Like the rest of us, Walker was looking forward to Euro 2020, curious to see how England could build on an excellent World Cup in Russia two years ago. ‘2018 was an amazing tournament. And being sat at the semi-final next to Alan Shearer and Gary Lineker and seeing how close England got to the World Cup final was a clear indication of how far England had come. I’m not getting carried away, thinking we’re a bunch of world-beaters. I think England are a top eight side in European football and the top twelve side when it comes to world football. And any team of that calibre can go far in a tournament.

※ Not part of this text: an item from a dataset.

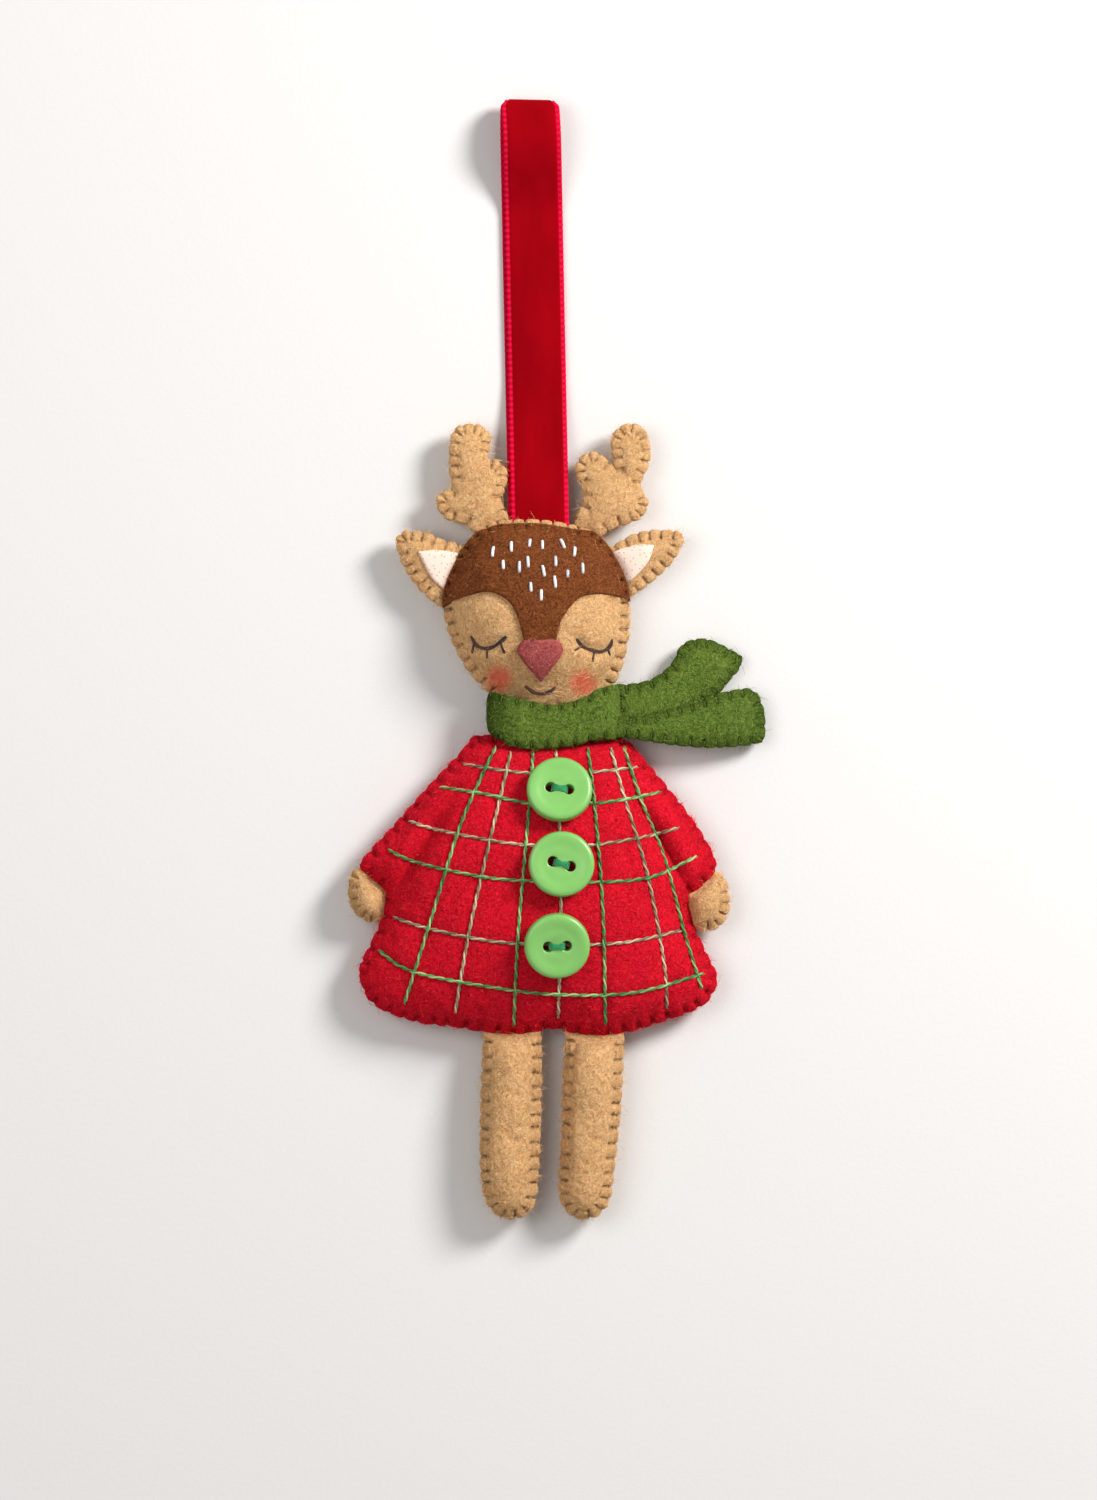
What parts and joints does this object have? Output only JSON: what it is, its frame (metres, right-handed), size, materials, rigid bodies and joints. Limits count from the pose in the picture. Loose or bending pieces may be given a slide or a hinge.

‘I would love to see England win a tournament in my lifetime and for my children to be able to enjoy that as well but I don’t know if they will do at this time. Gareth Southgate is a remarkable manager because of his stature in the game. Because he played quite recently and because he has previously brought a number of the England players through the various age stages, I think there is a real respect for the manager and that he gets the best out of those England players. I’m really looking forward to seeing how England progress next year.

 

‘This season there has been a lot of speculation about Jadon Sancho (Borussia Dortmund). Hopefully he is going to be one of the stars of the tournament next year. I think you are going to see him move somewhere this summer for an awful lot of money. He is a player who is attracting a lot of attention at the moment and rightly so. Gareth Southgate loves to bring through young and talented players and players who can deal with the big occasion and he has proven that already. Sancho is already on the scene but I see him as someone who can really stand front and centre. I rate Mason Greenwood (Manchester United) incredibly highly. He is a bright young talent and I think we are going to see a lot more of him for Manchester United and for England.’ With the Euros postponed to 2021, the extra year will give Greenwood a chance to establish himself in the England squad.

 

In 2019 Walker climbed Kilimanjaro for Comic Relief in the company of Shirley Ballas, Ed Balls, Jade Thirlwall, Leigh-Anne Pinnock, Anita Rani, Dani Dyer, Alexander Armstrong and Osi Umenyiora. It was a life highlight: ‘Climbing Kilimanjaro is not the sort of thing you do often in your life. It was an amazing opportunity to be part of it. When you see the vast expanse of that mountain, it’s just a reminder of how a small you are. Climbing up there with a bunch of people I didn’t know at all before we got there… yet within 24 hours of meeting each other, we are climbing Kilimanjaro! It was great and it’s something that all the people who did it will always have together. Right at the start, we were told there was no way that the nine of us would reach the top together – and there was 30-40 years of age difference from the youngest to the oldest. We were told that we were all very different in our physical capabilities and that we would not be able to reach the top together because it would hurt us in different ways. But when we heard that we all thought “Right” and we were all joined by the idea that we would do it and that it was going to be nine of us are at the top together or none of us. That drove us on.

 

‘We were doing this for various reasons – Shirley Ballas’ friend had taken his own life, others were inspired by different things to be there and had different reasons for supporting Comic Relief. And when you achieve something like that as a group and you’re not relying on yourself but relying on others and the team around you, that is something pretty special to be part of. We regularly meet up and have a little reunion now and again and message each other. It’s a lovely thing to look back on.'

 

Dan Walker lives life to the full. As he puts it: ‘Who doesn’t enjoy getting up at 3.10 am?’